(warning) The Data Prep (Paxata) documentation is now available on the DataRobot public documentation site. See the Data Prep section for user documentation and connector information. After the 2021.2 SP1 release, the content on this site will be removed and replaced with a link to the DataRobot public documentation site.

FIND

This function determines if one word (or string of text) can be found in a second piece of text. The function returns a number indicating the position in the string—the characters in the second string are counted and the number indicates the character where the first piece of text begins its overlap in the second string of text. If there are multiple overlaps, FIND only indicates the position of the first match—not any successive matches in the pair.

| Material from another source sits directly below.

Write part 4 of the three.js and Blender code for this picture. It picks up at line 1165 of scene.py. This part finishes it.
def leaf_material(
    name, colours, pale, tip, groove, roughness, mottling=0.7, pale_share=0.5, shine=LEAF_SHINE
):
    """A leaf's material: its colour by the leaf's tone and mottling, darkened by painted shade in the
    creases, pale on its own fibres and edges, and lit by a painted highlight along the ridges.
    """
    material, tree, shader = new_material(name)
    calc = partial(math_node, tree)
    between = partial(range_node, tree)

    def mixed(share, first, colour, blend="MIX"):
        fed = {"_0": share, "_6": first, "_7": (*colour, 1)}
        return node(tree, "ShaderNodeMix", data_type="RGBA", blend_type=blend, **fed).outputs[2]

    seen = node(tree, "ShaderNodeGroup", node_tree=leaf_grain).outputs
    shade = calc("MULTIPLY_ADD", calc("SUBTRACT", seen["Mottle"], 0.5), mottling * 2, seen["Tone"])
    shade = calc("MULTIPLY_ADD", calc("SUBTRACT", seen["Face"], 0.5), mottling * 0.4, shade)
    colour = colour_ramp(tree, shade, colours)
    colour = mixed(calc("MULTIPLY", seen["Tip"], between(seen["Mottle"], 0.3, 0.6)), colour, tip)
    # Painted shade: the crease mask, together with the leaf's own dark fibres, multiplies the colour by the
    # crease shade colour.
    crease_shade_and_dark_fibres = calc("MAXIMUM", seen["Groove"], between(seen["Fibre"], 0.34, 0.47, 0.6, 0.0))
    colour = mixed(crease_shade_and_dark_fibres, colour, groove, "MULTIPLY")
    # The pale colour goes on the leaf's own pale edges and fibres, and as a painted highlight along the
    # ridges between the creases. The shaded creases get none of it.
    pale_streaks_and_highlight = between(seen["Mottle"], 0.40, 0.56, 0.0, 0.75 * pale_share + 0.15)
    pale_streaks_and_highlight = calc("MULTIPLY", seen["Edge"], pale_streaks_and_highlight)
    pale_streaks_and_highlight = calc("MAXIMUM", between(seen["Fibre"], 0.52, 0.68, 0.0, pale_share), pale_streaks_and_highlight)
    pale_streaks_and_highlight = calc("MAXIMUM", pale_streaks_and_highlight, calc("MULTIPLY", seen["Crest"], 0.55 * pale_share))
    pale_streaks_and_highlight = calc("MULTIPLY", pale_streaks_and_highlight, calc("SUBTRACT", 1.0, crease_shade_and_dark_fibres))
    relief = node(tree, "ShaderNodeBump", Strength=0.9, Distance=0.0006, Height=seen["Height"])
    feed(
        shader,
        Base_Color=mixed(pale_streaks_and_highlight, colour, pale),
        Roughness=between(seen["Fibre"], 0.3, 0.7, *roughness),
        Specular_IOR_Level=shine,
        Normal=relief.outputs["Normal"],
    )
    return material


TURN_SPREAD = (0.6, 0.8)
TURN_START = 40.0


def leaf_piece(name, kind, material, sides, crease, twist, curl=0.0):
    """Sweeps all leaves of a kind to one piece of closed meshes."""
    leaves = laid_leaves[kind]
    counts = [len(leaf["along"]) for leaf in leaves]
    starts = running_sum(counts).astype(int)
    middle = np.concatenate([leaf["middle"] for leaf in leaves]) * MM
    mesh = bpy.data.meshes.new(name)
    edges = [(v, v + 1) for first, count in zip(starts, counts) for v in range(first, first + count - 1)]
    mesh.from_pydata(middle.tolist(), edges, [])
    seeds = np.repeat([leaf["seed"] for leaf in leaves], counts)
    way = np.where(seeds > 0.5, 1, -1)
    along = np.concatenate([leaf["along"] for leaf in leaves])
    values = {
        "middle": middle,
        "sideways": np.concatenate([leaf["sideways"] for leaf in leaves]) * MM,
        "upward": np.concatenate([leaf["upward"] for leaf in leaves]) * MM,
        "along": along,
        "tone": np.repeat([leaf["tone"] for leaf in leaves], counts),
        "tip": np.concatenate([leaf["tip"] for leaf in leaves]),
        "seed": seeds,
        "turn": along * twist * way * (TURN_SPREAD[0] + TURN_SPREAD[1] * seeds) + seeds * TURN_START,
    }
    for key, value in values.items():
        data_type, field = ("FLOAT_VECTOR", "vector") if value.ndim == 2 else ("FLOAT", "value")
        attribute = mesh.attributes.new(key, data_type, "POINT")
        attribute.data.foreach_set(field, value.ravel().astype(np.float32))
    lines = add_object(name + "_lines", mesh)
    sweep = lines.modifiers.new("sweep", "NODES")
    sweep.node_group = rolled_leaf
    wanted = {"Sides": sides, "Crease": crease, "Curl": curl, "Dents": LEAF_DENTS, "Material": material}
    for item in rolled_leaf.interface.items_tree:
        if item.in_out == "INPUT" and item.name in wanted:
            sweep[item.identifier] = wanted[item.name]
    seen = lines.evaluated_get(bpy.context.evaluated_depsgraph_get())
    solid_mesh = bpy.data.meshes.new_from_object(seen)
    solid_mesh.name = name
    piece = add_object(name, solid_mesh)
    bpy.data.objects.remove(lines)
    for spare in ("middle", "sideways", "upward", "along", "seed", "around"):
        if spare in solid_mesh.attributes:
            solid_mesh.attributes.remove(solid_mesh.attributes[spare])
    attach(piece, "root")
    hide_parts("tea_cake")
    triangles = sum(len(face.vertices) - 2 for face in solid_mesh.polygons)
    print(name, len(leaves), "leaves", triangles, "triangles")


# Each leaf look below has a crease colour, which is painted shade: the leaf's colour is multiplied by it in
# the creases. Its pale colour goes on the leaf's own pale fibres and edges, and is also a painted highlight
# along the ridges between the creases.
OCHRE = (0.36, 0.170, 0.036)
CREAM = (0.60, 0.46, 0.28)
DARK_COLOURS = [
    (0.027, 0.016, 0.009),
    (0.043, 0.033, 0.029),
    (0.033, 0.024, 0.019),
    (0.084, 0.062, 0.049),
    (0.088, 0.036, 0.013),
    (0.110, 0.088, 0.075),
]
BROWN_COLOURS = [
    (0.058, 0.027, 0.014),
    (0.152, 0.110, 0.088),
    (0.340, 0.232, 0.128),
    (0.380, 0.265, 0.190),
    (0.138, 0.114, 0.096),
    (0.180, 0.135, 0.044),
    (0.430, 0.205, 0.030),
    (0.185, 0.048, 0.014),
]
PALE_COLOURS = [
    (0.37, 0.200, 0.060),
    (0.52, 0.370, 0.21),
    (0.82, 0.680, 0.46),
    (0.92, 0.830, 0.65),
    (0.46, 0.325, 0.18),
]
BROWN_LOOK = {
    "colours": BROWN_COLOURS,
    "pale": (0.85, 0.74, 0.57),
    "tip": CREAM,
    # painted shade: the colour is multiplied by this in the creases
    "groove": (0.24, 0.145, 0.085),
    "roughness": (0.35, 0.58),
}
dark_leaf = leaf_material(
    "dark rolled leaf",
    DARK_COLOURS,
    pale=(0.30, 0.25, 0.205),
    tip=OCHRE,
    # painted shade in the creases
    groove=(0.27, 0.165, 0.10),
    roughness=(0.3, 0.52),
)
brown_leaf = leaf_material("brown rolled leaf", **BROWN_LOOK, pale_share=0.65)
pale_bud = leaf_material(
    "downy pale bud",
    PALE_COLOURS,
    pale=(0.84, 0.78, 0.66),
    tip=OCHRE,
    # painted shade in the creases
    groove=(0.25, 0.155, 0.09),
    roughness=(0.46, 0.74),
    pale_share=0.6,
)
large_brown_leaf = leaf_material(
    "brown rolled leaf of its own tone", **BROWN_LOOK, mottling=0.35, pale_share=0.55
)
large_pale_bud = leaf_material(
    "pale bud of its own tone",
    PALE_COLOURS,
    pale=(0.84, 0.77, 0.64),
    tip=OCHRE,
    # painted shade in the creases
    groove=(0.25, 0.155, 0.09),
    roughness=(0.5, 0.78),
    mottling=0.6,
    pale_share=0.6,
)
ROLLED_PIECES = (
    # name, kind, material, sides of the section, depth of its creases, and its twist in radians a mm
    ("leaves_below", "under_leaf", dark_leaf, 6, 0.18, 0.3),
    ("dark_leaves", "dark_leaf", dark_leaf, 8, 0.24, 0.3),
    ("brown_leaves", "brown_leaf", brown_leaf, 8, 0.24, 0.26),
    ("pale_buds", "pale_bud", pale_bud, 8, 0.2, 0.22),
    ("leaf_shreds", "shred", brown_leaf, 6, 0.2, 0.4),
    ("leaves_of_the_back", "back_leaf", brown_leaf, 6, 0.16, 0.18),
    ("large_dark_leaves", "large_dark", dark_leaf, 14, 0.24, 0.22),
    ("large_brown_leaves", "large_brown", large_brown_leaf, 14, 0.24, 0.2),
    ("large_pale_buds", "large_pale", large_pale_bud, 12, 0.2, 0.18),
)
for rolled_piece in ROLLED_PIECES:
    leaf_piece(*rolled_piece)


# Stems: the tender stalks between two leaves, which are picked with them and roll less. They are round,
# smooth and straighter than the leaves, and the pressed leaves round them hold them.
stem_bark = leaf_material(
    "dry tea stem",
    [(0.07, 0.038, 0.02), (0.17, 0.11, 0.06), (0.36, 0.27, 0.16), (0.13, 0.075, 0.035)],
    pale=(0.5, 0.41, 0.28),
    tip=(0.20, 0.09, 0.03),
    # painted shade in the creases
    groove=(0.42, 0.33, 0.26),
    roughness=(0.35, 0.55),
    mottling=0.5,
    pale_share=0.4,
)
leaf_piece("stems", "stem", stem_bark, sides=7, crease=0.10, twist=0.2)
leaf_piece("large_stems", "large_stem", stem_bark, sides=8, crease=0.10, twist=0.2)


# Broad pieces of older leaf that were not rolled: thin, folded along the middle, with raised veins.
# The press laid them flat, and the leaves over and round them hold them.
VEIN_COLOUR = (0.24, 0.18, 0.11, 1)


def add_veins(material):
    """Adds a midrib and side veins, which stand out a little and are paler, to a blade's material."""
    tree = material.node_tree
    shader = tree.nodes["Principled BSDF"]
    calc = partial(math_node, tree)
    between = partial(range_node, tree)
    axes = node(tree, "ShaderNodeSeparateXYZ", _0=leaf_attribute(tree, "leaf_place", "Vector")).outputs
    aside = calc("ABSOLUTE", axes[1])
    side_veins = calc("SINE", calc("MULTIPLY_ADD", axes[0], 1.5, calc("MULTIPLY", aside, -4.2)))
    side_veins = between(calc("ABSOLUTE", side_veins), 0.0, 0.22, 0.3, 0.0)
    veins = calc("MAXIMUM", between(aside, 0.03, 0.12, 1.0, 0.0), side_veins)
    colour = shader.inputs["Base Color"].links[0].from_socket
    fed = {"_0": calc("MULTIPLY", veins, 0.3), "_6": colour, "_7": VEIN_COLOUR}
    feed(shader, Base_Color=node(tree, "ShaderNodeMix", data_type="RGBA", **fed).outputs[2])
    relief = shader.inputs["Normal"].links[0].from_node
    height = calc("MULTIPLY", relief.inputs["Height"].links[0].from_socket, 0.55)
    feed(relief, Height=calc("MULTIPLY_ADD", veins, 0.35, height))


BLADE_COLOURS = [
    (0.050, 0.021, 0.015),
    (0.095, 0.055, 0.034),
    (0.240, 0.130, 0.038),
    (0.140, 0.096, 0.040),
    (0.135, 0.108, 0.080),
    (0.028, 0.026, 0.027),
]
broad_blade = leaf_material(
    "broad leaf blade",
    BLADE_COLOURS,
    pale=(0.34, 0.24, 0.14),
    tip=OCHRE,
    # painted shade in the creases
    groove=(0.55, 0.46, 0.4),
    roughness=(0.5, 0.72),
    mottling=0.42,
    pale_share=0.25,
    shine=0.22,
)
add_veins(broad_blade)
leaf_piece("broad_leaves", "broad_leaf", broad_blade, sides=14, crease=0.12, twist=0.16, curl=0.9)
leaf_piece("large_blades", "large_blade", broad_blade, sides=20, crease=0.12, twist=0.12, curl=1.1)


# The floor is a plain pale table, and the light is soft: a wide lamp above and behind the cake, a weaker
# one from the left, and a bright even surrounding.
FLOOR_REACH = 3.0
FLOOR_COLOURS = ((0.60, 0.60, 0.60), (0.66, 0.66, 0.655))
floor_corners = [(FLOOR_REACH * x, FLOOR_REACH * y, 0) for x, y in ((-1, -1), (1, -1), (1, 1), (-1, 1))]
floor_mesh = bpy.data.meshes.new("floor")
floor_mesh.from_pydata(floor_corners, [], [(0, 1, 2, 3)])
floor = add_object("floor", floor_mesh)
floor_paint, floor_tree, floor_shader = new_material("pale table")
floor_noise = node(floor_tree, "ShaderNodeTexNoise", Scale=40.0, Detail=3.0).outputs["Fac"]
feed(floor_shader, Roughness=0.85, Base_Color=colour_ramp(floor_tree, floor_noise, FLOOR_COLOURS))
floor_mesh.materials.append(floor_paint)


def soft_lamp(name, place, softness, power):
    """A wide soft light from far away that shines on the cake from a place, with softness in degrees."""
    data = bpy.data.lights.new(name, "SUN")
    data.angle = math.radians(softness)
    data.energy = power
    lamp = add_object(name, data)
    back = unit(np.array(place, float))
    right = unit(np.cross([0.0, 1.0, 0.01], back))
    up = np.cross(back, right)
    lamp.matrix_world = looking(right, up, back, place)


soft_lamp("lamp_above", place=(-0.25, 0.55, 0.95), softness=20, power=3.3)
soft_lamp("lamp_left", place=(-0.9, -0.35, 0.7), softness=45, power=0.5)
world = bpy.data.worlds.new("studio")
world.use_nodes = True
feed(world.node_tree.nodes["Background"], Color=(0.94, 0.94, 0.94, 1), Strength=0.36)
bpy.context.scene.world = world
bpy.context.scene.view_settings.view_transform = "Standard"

However, this function allows for an optional third argument in the form of a number. This number indicates the position (by number of characters) where you want the search to begin in the second string. It the third argument is omitted, then the second string is searched beginning at the first character.

If the first string is not found in the second string, then the function returns 0.

Rules
Generalization:
FIND(arg1,arg2,[arg3])

  • Number of Arguments: two or three arguments
  • Argument Requirements: The first two arguments must be text, columns that contain text, or a function that returns text; the optional third argument must be a number, a column that contains a number, or a function that returns a number
  • Special Notes: This function is case sensitive, so it treats “The” as a different string than “the”. When using this function, the two pieces of text must match EXACTLY—including capitalization.

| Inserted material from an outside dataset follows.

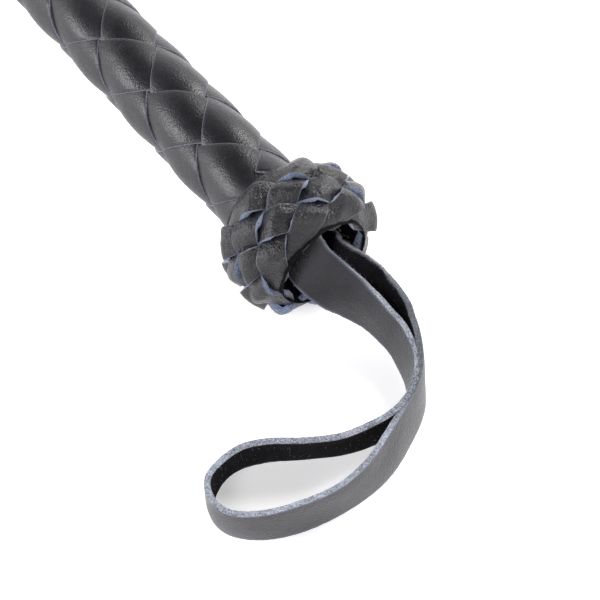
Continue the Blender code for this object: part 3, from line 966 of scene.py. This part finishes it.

This function matches pieces of text—not just words. Therefore, the text “jump” will be determined to be in the string “jumped” at position 1.
Text characters, not just words, can be used as search strings and discovered in the second string.

Examples

Example 1: FIND("the", "The quick sly fox jumped over the lazy brown dog laying next to the other dog.") would would return a value of 31.

Example 2: FIND("dog", "The quick sly fox jumped over the lazy brown dog laying next to the other dog.") would would return a value of 46, which corresponds to the first occurrence of “dog” in the second string.

Example 3: FIND("dog", "The quick sly fox jumped over the lazy brown dog laying next to the other dog.", 47) would would return a value of 75 because the third argument value of 47pushes the start of the search past character 46 (where the first “dog” occurs) and forces the function to find the second “dog” in the string.